Der 30jährige Krieg hatte in Eilenburg so schreckliche Folgen gehabt, dass damals - so wird überliefert - oft zwanzig Leute einer Katze nachjagten, um sie zu fangen, zu schlachten und zu essen. In dieser Not betete Martin Rinkert mit seiner Familie jeden Tag die Worte aus dem Sirachbuch in der Bibel, da heißt es: "Nun danket alle Gott, der große Dinge tut, an allen Enden. Der uns von Mutterleib an lebendig erhält und uns alles Gute tut. Er gebe uns ein fröhliches Herz und verleihe immerdar Frieden zu unserer Zeit in Israel. Und dass seine Gnade stets bei uns bleibe und uns erlöse so lange wir leben."

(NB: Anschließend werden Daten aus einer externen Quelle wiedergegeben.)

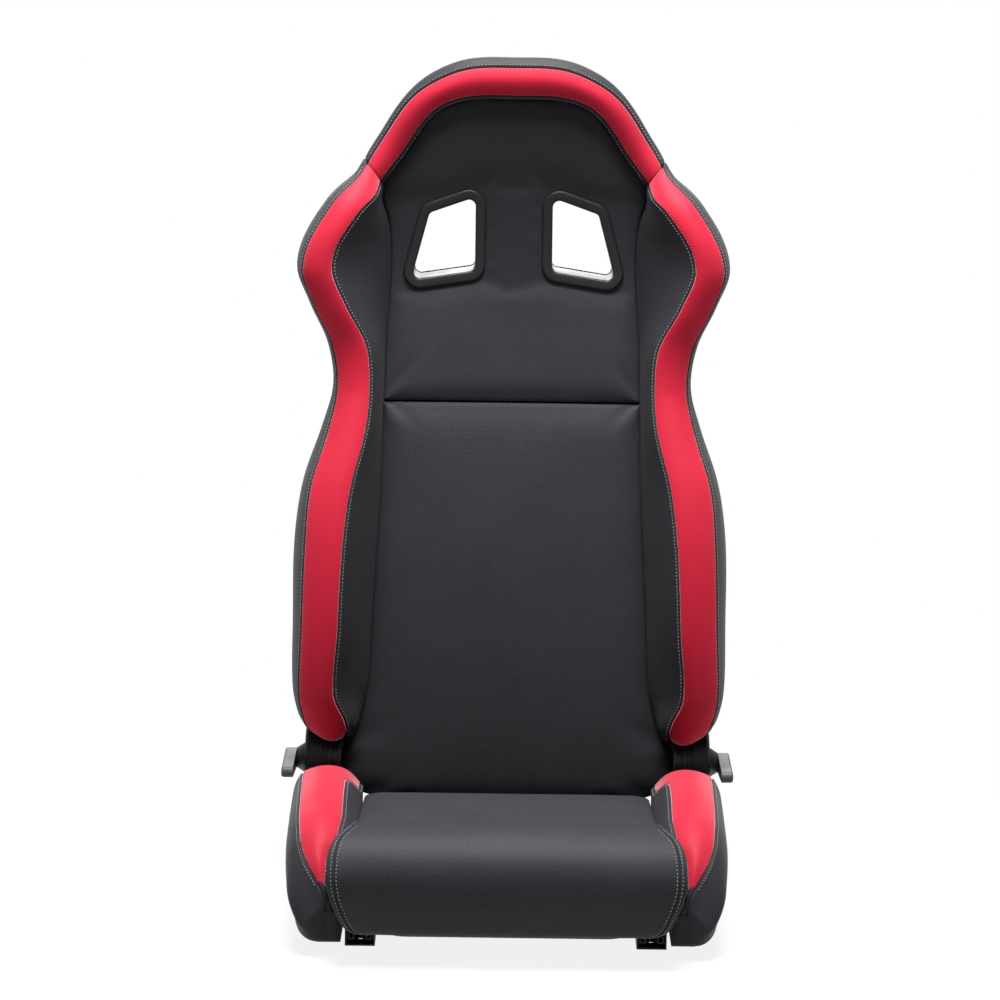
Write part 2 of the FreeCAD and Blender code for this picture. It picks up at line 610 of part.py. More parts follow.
def build_cushion_frame():
    for name, y in (("front_cross_member", -CROSS_Y), ("rear_cross_member", CROSS_Y)):
        save(name, channel(y))

    plate = extruded(side_outline(SIDE_IN_X), Vector(PLATE_THICK, 0, 0))
    plate = plate.fuse(rod_x(HEAD_RADIUS, SIDE_IN_X, SIDE_OUT_X, PIVOT_Y, PIVOT_Z))
    flange_top = CROSS_TOP_Z + PLATE_THICK
    flange_y0 = SIDE_FRONT_Y + SIDE_ROUNDS[1]
    flange_y1 = SIDE_REAR_Y - SIDE_ROUNDS[-1]
    flange = box(SIDE_IN_X - FLANGE_REACH, SIDE_IN_X, flange_y0, flange_y1, CROSS_TOP_Z, flange_top)
    plate = plate.fuse(flange).removeSplitter()
    holes = [(LIGHTENING_RADIUS, y, (flange_top + SIDE_TOP_Z) / 2) for y in LIGHTENING_YS]
    holes.append((2 * LIGHTENING_RADIUS, REAR_HOLE_Y, REAR_HOLE_Z))
    holes.append((SHAFT_RADIUS + SHAFT_CLEAR, PIVOT_Y, PIVOT_Z))
    for radius, y, z in holes:
        plate = plate.cut(rod_x(radius, SIDE_IN_X - 1, SIDE_OUT_X + 1, y, z))
    bolt_x = SIDE_IN_X - FLANGE_REACH / 2
    for y in (-CROSS_Y, CROSS_Y):
        plate = plate.cut(rod_z(BOLT_RADIUS, CROSS_TOP_Z - 1, flange_top + 1, bolt_x, y))

    path = [
        Vector(-FRAME_X, FRAME_REAR_Y, FRAME_Z), Vector(-FRAME_X, FRAME_FRONT_Y, FRAME_Z),
        Vector(FRAME_X, FRAME_FRONT_Y, FRAME_Z), Vector(FRAME_X, FRAME_REAR_Y, FRAME_Z),
    ]
    solid = bar(path, TUBE_BEND, TUBE_RADIUS)
    bore = bar(path, TUBE_BEND, TUBE_RADIUS - TUBE_WALL)
    both_plates = plate.fuse(mirrored(plate))
    cross = rod_x(TUBE_RADIUS, -FRAME_X, FRAME_X, REAR_TUBE_Y, FRAME_Z)
    cross_bore = rod_x(TUBE_RADIUS - TUBE_WALL, -FRAME_X, FRAME_X, REAR_TUBE_Y, FRAME_Z)
    bolts = [(sign * bolt_x, y) for sign in (-1, 1) for y in (-CROSS_Y, CROSS_Y)]
    room = HEX_ACROSS_CORNERS / 2 + 1
    heads = group(rod_z(room, CROSS_TOP_Z, flange_top + HEX_HEIGHT + 2, x, y) for x, y in bolts)
    save("cushion_frame", solid.cut(bore).cut(both_plates).cut(heads))
    save("rear_cross_tube", cross.cut(cross_bore).cut(solid))
    save_pair("side_member", plate)

    side_grip = CROSS_WALL + PLATE_THICK + 2
    save("side_bolts", group(hex_bolt(x, y, CROSS_TOP_Z - CROSS_WALL, side_grip, False) for x, y in bolts))
    rail_grip = CROSS_HEIGHT + RAIL_WALL
    places = [(sign * RAIL_X, y) for sign in (-1, 1) for y in (-CROSS_Y, CROSS_Y)]
    save("rail_bolts", group(hex_bolt(x, y, CROSS_TOP_Z, rail_grip, True) for x, y in places))
    return group([solid, cross])


def ring_x(outer, inner, x0, x1):
    return rod_x(outer, x0, x1, PIVOT_Y, PIVOT_Z).cut(rod_x(inner, x0 - 1, x1 + 1, PIVOT_Y, PIVOT_Z))


def cover_block(inset, x0, x1):
    """Outline of the recliner cover, drawn in by a distance and run from x0 to x1."""
    head = COVER_HEAD_RADIUS - inset
    low = COVER_BOTTOM_Z + inset
    corner = COVER_CORNER - inset
    outline = rounded([
        Vector(x0, COVER_FRONT_Y + inset, low), Vector(x0, COVER_FRONT_Y + inset, COVER_FRONT_Z - inset),
        Vector(x0, PIVOT_Y - head, PIVOT_Z), Vector(x0, PIVOT_Y + head, PIVOT_Z),
        Vector(x0, COVER_REAR_Y - inset, low),
    ], (corner, corner, 0, 0, corner))
    block = extruded(outline, Vector(x1 - x0, 0, 0))
    return block.fuse(rod_x(head, x0, x1, PIVOT_Y, PIVOT_Z)).removeSplitter()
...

Und weil sie täglich diese Worte lasen, verdichtete sich das bei Martin Rinkert zu dem Lied. Er setzte die Worte zu einem Gedicht zusammen.

Und so entstand das bekannte Danklied unserer Kirche in einer schweren Zeit.

Lasst uns dieses Lied jetzt miteinander singen wie ein Gebet, mit dem wir Gott danken für alles, was er geschaffen hat, vor allem aber für sein Wort in Jesus Christus, sein Wort, das uns heilt und gut macht. AMEN!

Und der Friede Gottes, der höher ist, als unsere menschliche Vernunft, der bewahre unsere Herzen und Sinne in Christo Jesu - AMEN!